Arsenal’s Pierre Emerick Aubameyang celebrates after scoring in the Europa League semi final second leg against Valencia and Tottenham’s Champions League semi-final hat-trick hero Lucas Moura celebrates with the match ball after defeating Ajax. Composite: EPA; Action Images via Reuters
Arsenal’s Pierre Emerick Aubameyang celebrates after scoring in the Europa League semi final second leg against Valencia and Tottenham’s Champions League semi-final hat-trick hero Lucas Moura celebrates with the match ball after defeating Ajax. Composite: EPA; Action Images via Reuters

Would Arsenal fans accept Spurs glory in Madrid for definite delight in Baku?

This article is more than 4 years old

Before the all-English European finals, we put a question to four Gooners: the Guardian guarantees Arsenal beat Chelsea on the basis Tottenham also beat Liverpool. Deal or no deal?

Deal

Chas Newkey-Burden, football writer

Over the last three mortifying years, Spurs have swapped places with us in Europe. They’ve basked in the prestige of the Champions League while we’ve been consigned to the naughty-seat Thursdays we once mocked them for. As if this wasn’t hellish enough, they’ve only gone and reached the Champions League final.

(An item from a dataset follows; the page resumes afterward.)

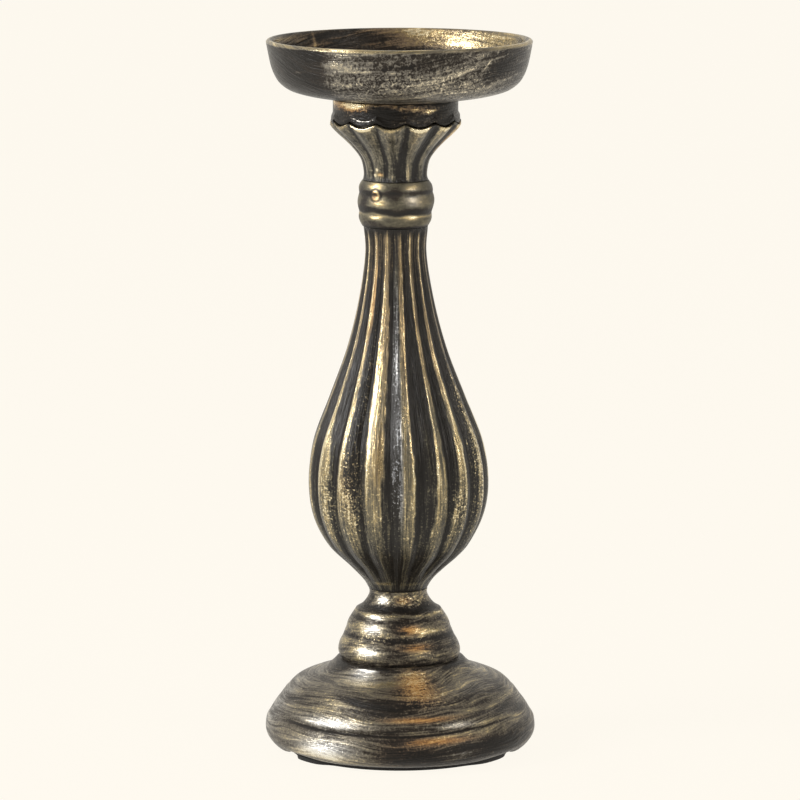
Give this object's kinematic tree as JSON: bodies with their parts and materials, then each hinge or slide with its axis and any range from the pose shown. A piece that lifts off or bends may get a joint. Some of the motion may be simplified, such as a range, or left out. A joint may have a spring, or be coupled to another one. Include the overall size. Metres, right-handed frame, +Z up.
{
  "type": "pillar candle stand",
  "caption": "Tall turned stand for a pillar candle: shallow dish on a scalloped capital, lobed pear column, beaded riser and a bell foot, all held on one tie rod.",
  "frame": {"origin": "centre of the foot pad's underside, where the stand rests on a table", "axes": "+Z up along the tie rod, -Y towards the front that was pictured, +X to its right"},
  "size_m": [0.1138, 0.1138, 0.3004],
  "materials": {
    "dish_paint": "black with dry-brushed gold, semi-gloss",
    "capital_paint": "black with gold rubbed on the raised edges, satin",
    "column_paint": "charcoal with gold rubbed along the lobes, semi-gloss",
    "base_paint": "black with gold brushed round it, semi-gloss",
    "zinc_steel": "zinc plated",
    "foot_rubber": "matt black foam rubber"
  },
  "bodies": {
    "root": {"candle_dish": "dish_paint", "dish_screw": "zinc_steel", "dish_drum": "dish_paint", "scalloped_capital": "capital_paint", "ring_collar": "base_paint", "fluted_column": "column_paint", "ring_riser": "base_paint", "base_bell": "base_paint", "tie_rod": "zinc_steel", "coupling_nut": "zinc_steel", "rod_washer": "zinc_steel", "base_washer": "zinc_steel", "lock_washer": "zinc_steel", "base_nut": "zinc_steel", "base_pad": "foot_rubber"}
  },
  "joints": []
}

But it would be a final indignity if Arsenal supporters developed the same obsessive inferiority complex that Spurs fans had when we ruled the roost. Back in those glory days, they basked in our defeats more than they celebrated their victories. They fixated on our fortunes like envious, Lilywhite-clad bunny boilers.

As Arsenal fans we should be bigger than that. I don’t want us to obsess over Spurs how they once obsessed over us. We should focus on what’s good for us. Winning our first European trophy since 1994 and returning to the Champions League would be very, very good for us.

Beating Chelsea and laughing at Liverpool are always good fun. As for the pain of Spurs winning the big one - well, you’d be surprised by the power of denial once you put your heart into it.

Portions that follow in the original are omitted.